- Objective -
Copy out all of the material exactly as presented.

>>>>>

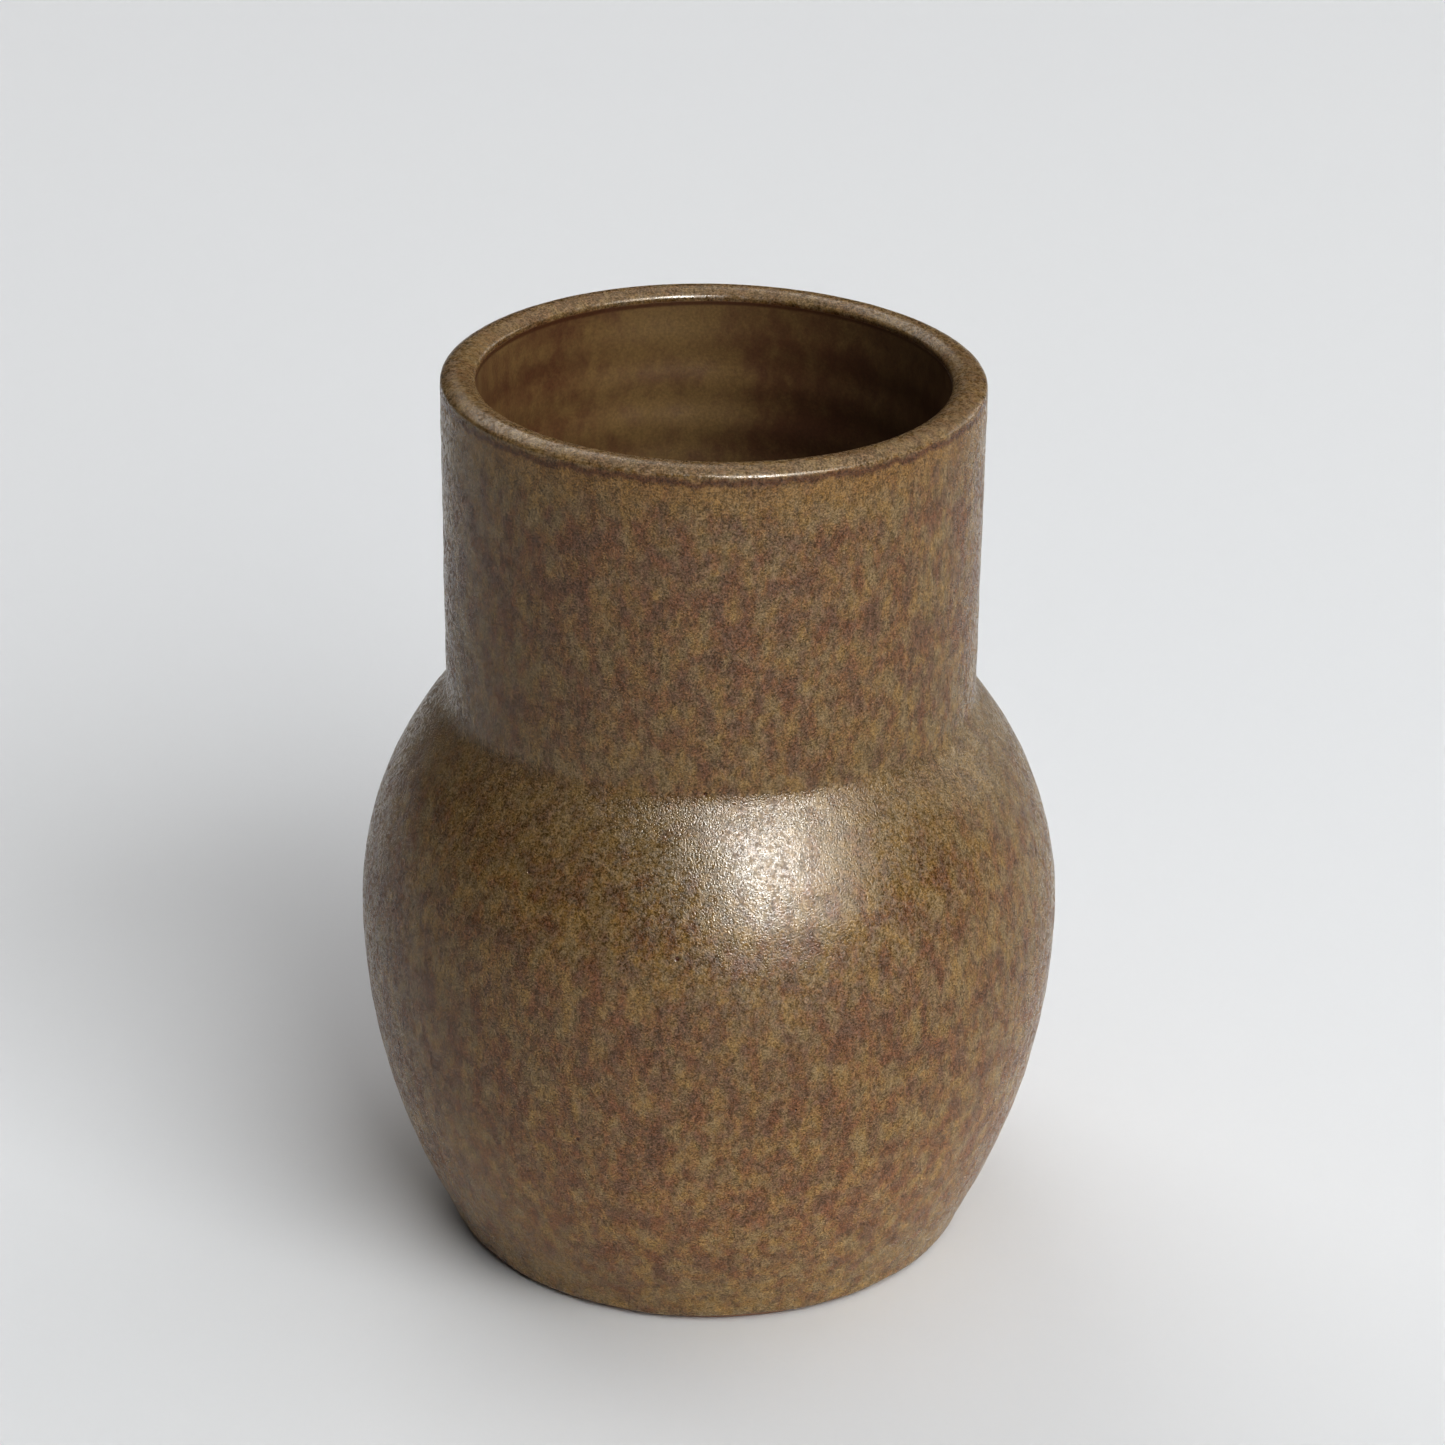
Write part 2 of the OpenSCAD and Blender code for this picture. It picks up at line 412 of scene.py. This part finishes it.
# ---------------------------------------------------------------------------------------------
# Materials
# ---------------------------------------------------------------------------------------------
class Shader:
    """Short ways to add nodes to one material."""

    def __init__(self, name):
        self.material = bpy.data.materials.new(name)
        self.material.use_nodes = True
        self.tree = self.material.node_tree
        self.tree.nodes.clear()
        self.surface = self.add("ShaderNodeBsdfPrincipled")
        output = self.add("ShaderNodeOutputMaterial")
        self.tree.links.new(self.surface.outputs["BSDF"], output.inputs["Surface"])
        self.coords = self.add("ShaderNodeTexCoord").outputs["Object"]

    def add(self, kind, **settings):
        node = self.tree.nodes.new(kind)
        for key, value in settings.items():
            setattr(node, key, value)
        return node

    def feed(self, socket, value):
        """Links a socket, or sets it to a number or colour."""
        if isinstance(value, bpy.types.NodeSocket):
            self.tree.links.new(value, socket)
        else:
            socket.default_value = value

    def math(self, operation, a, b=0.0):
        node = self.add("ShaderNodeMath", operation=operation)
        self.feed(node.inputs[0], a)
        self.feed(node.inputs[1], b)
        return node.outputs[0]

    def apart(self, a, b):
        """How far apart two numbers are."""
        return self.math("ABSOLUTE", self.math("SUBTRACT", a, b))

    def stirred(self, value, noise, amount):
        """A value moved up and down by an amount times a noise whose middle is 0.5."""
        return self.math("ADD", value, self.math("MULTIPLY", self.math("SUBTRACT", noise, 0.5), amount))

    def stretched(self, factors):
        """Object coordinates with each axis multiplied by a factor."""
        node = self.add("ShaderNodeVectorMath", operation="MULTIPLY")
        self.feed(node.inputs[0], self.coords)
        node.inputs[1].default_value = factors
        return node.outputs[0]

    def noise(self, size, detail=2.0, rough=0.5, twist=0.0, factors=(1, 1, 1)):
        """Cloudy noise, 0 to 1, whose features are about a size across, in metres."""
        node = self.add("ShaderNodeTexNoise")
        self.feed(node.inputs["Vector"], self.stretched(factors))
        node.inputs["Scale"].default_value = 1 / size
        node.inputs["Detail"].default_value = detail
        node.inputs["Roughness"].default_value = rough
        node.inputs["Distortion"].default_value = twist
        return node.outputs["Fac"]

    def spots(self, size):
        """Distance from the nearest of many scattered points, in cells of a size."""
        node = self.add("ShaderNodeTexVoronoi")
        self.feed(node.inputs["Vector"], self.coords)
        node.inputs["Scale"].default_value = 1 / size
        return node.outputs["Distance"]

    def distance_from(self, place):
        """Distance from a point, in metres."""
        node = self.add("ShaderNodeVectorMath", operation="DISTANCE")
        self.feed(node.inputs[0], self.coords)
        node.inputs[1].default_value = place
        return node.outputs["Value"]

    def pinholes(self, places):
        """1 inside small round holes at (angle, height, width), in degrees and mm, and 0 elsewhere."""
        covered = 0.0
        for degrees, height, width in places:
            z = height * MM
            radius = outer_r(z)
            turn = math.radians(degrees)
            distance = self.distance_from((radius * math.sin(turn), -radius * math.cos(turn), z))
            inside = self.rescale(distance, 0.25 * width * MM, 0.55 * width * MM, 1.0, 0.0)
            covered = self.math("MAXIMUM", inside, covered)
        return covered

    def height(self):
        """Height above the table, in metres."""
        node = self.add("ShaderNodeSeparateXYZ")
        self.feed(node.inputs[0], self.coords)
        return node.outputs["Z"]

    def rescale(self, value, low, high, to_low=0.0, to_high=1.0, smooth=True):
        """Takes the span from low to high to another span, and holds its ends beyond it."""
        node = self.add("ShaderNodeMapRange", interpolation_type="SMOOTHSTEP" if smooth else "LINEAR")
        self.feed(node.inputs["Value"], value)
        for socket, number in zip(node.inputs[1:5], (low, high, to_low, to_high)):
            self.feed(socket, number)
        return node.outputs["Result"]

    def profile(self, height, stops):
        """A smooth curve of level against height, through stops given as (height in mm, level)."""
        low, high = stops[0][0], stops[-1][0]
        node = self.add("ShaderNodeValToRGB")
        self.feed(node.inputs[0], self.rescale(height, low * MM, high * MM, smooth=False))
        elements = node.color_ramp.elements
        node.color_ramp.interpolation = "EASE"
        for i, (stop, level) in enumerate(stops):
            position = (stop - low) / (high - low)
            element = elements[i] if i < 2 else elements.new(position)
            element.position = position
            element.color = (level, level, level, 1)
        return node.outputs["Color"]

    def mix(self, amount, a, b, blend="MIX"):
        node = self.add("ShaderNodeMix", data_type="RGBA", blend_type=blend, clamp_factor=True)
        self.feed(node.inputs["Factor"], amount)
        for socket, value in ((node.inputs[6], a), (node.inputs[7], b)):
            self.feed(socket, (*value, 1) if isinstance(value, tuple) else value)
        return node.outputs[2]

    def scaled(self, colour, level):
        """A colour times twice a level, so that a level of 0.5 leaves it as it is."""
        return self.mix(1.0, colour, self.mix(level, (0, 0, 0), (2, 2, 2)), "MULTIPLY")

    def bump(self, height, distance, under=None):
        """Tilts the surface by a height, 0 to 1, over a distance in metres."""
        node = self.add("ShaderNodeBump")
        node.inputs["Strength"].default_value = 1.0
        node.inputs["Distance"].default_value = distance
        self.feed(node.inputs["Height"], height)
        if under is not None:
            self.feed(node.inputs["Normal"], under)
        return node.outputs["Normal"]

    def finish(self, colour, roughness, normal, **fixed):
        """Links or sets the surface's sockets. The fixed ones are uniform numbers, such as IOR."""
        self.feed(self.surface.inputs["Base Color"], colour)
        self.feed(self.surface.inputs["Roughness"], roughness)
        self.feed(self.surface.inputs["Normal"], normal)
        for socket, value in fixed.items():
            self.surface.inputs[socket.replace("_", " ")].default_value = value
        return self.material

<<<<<

- Response -
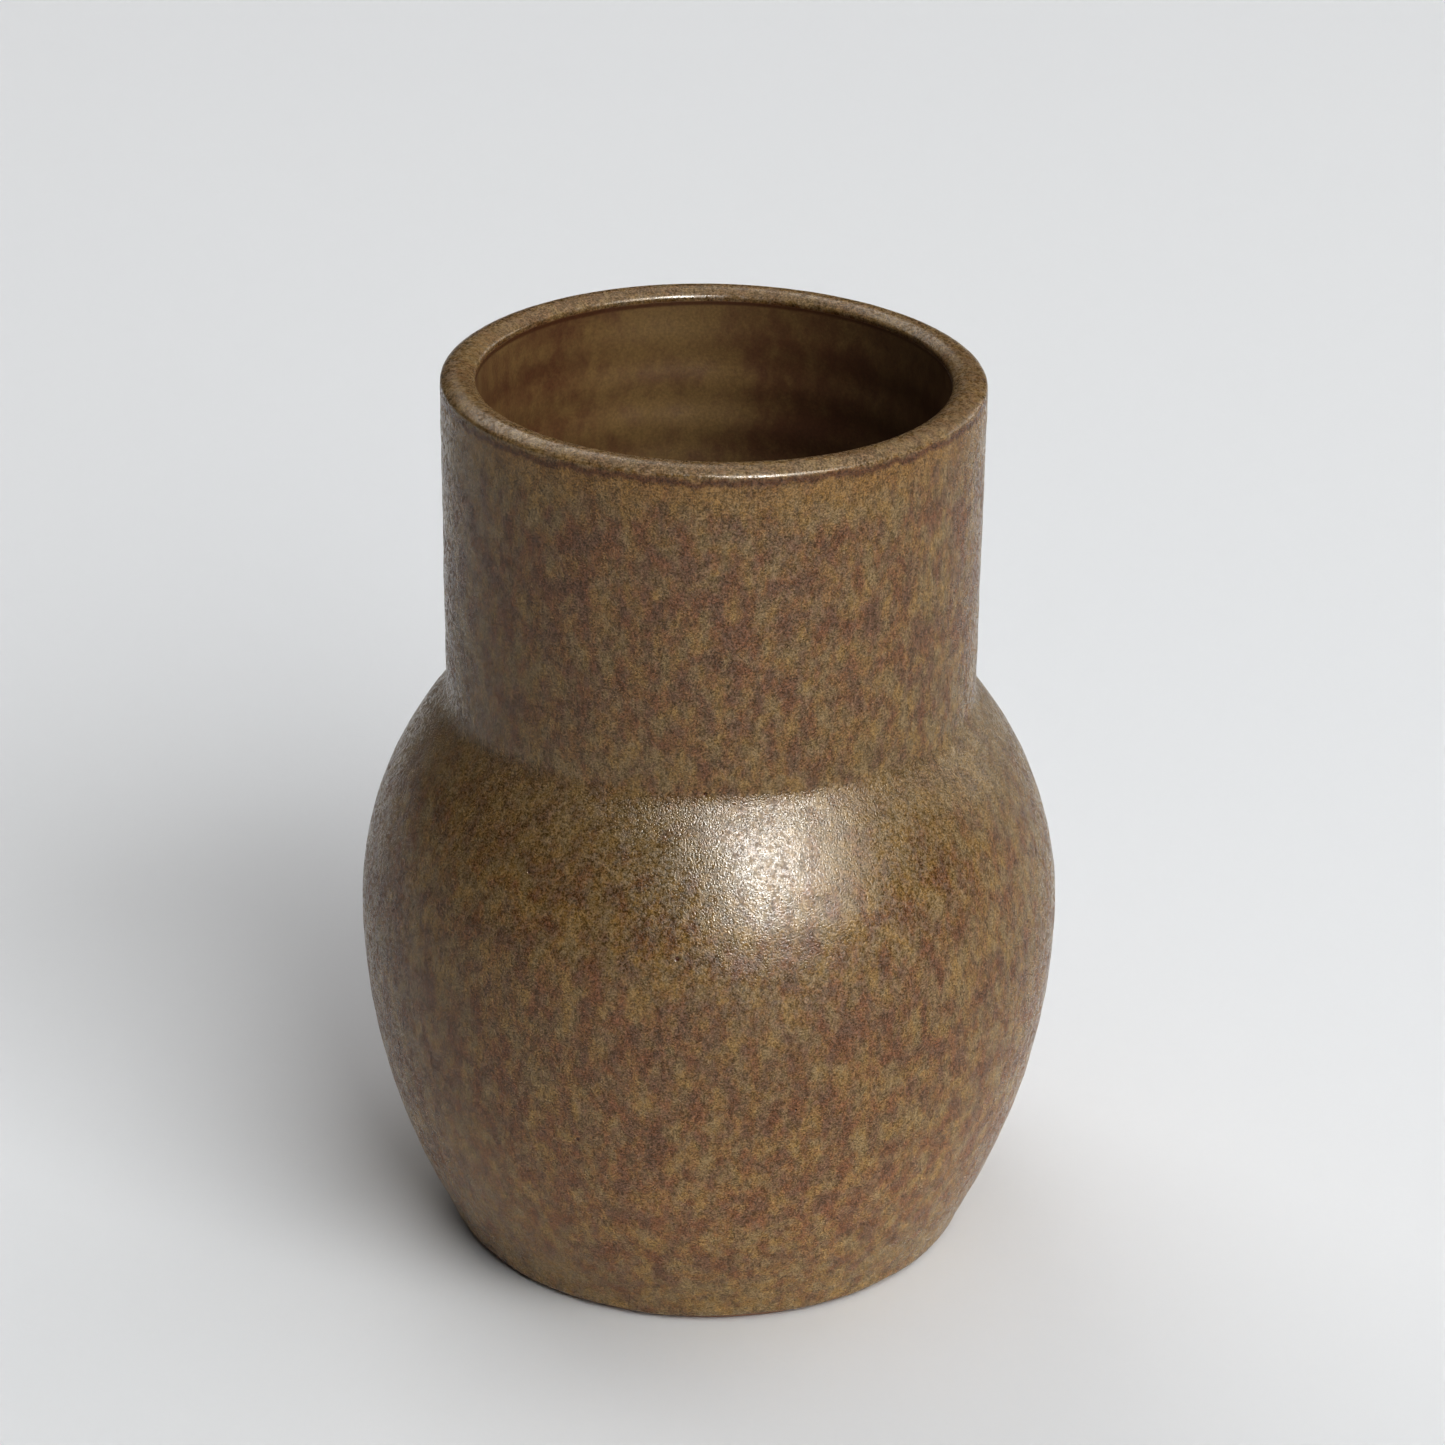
Write part 2 of the OpenSCAD and Blender code for this picture. It picks up at line 412 of scene.py. This part finishes it.
# ---------------------------------------------------------------------------------------------
# Materials
# ---------------------------------------------------------------------------------------------
class Shader:
    """Short ways to add nodes to one material."""

    def __init__(self, name):
        self.material = bpy.data.materials.new(name)
        self.material.use_nodes = True
        self.tree = self.material.node_tree
        self.tree.nodes.clear()
        self.surface = self.add("ShaderNodeBsdfPrincipled")
        output = self.add("ShaderNodeOutputMaterial")
        self.tree.links.new(self.surface.outputs["BSDF"], output.inputs["Surface"])
        self.coords = self.add("ShaderNodeTexCoord").outputs["Object"]

    def add(self, kind, **settings):
        node = self.tree.nodes.new(kind)
        for key, value in settings.items():
            setattr(node, key, value)
        return node

    def feed(self, socket, value):
        """Links a socket, or sets it to a number or colour."""
        if isinstance(value, bpy.types.NodeSocket):
            self.tree.links.new(value, socket)
        else:
            socket.default_value = value

    def math(self, operation, a, b=0.0):
        node = self.add("ShaderNodeMath", operation=operation)
        self.feed(node.inputs[0], a)
        self.feed(node.inputs[1], b)
        return node.outputs[0]

    def apart(self, a, b):
        """How far apart two numbers are."""
        return self.math("ABSOLUTE", self.math("SUBTRACT", a, b))

    def stirred(self, value, noise, amount):
        """A value moved up and down by an amount times a noise whose middle is 0.5."""
        return self.math("ADD", value, self.math("MULTIPLY", self.math("SUBTRACT", noise, 0.5), amount))

    def stretched(self, factors):
        """Object coordinates with each axis multiplied by a factor."""
        node = self.add("ShaderNodeVectorMath", operation="MULTIPLY")
        self.feed(node.inputs[0], self.coords)
        node.inputs[1].default_value = factors
        return node.outputs[0]

    def noise(self, size, detail=2.0, rough=0.5, twist=0.0, factors=(1, 1, 1)):
        """Cloudy noise, 0 to 1, whose features are about a size across, in metres."""
        node = self.add("ShaderNodeTexNoise")
        self.feed(node.inputs["Vector"], self.stretched(factors))
        node.inputs["Scale"].default_value = 1 / size
        node.inputs["Detail"].default_value = detail
        node.inputs["Roughness"].default_value = rough
        node.inputs["Distortion"].default_value = twist
        return node.outputs["Fac"]

    def spots(self, size):
        """Distance from the nearest of many scattered points, in cells of a size."""
        node = self.add("ShaderNodeTexVoronoi")
        self.feed(node.inputs["Vector"], self.coords)
        node.inputs["Scale"].default_value = 1 / size
        return node.outputs["Distance"]

    def distance_from(self, place):
        """Distance from a point, in metres."""
        node = self.add("ShaderNodeVectorMath", operation="DISTANCE")
        self.feed(node.inputs[0], self.coords)
        node.inputs[1].default_value = place
        return node.outputs["Value"]

    def pinholes(self, places):
        """1 inside small round holes at (angle, height, width), in degrees and mm, and 0 elsewhere."""
        covered = 0.0
        for degrees, height, width in places:
            z = height * MM
            radius = outer_r(z)
            turn = math.radians(degrees)
            distance = self.distance_from((radius * math.sin(turn), -radius * math.cos(turn), z))
            inside = self.rescale(distance, 0.25 * width * MM, 0.55 * width * MM, 1.0, 0.0)
            covered = self.math("MAXIMUM", inside, covered)
        return covered

    def height(self):
        """Height above the table, in metres."""
        node = self.add("ShaderNodeSeparateXYZ")
        self.feed(node.inputs[0], self.coords)
        return node.outputs["Z"]

    def rescale(self, value, low, high, to_low=0.0, to_high=1.0, smooth=True):
        """Takes the span from low to high to another span, and holds its ends beyond it."""
        node = self.add("ShaderNodeMapRange", interpolation_type="SMOOTHSTEP" if smooth else "LINEAR")
        self.feed(node.inputs["Value"], value)
        for socket, number in zip(node.inputs[1:5], (low, high, to_low, to_high)):
            self.feed(socket, number)
        return node.outputs["Result"]

    def profile(self, height, stops):
        """A smooth curve of level against height, through stops given as (height in mm, level)."""
        low, high = stops[0][0], stops[-1][0]
        node = self.add("ShaderNodeValToRGB")
        self.feed(node.inputs[0], self.rescale(height, low * MM, high * MM, smooth=False))
        elements = node.color_ramp.elements
        node.color_ramp.interpolation = "EASE"
        for i, (stop, level) in enumerate(stops):
            position = (stop - low) / (high - low)
            element = elements[i] if i < 2 else elements.new(position)
            element.position = position
            element.color = (level, level, level, 1)
        return node.outputs["Color"]

    def mix(self, amount, a, b, blend="MIX"):
        node = self.add("ShaderNodeMix", data_type="RGBA", blend_type=blend, clamp_factor=True)
        self.feed(node.inputs["Factor"], amount)
        for socket, value in ((node.inputs[6], a), (node.inputs[7], b)):
            self.feed(socket, (*value, 1) if isinstance(value, tuple) else value)
        return node.outputs[2]

    def scaled(self, colour, level):
        """A colour times twice a level, so that a level of 0.5 leaves it as it is."""
        return self.mix(1.0, colour, self.mix(level, (0, 0, 0), (2, 2, 2)), "MULTIPLY")

    def bump(self, height, distance, under=None):
        """Tilts the surface by a height, 0 to 1, over a distance in metres."""
        node = self.add("ShaderNodeBump")
        node.inputs["Strength"].default_value = 1.0
        node.inputs["Distance"].default_value = distance
        self.feed(node.inputs["Height"], height)
        if under is not None:
            self.feed(node.inputs["Normal"], under)
        return node.outputs["Normal"]

    def finish(self, colour, roughness, normal, **fixed):
        """Links or sets the surface's sockets. The fixed ones are uniform numbers, such as IOR."""
        self.feed(self.surface.inputs["Base Color"], colour)
        self.feed(self.surface.inputs["Roughness"], roughness)
        self.feed(self.surface.inputs["Normal"], normal)
        for socket, value in fixed.items():
            self.surface.inputs[socket.replace("_", " ")].default_value = value
        return self.material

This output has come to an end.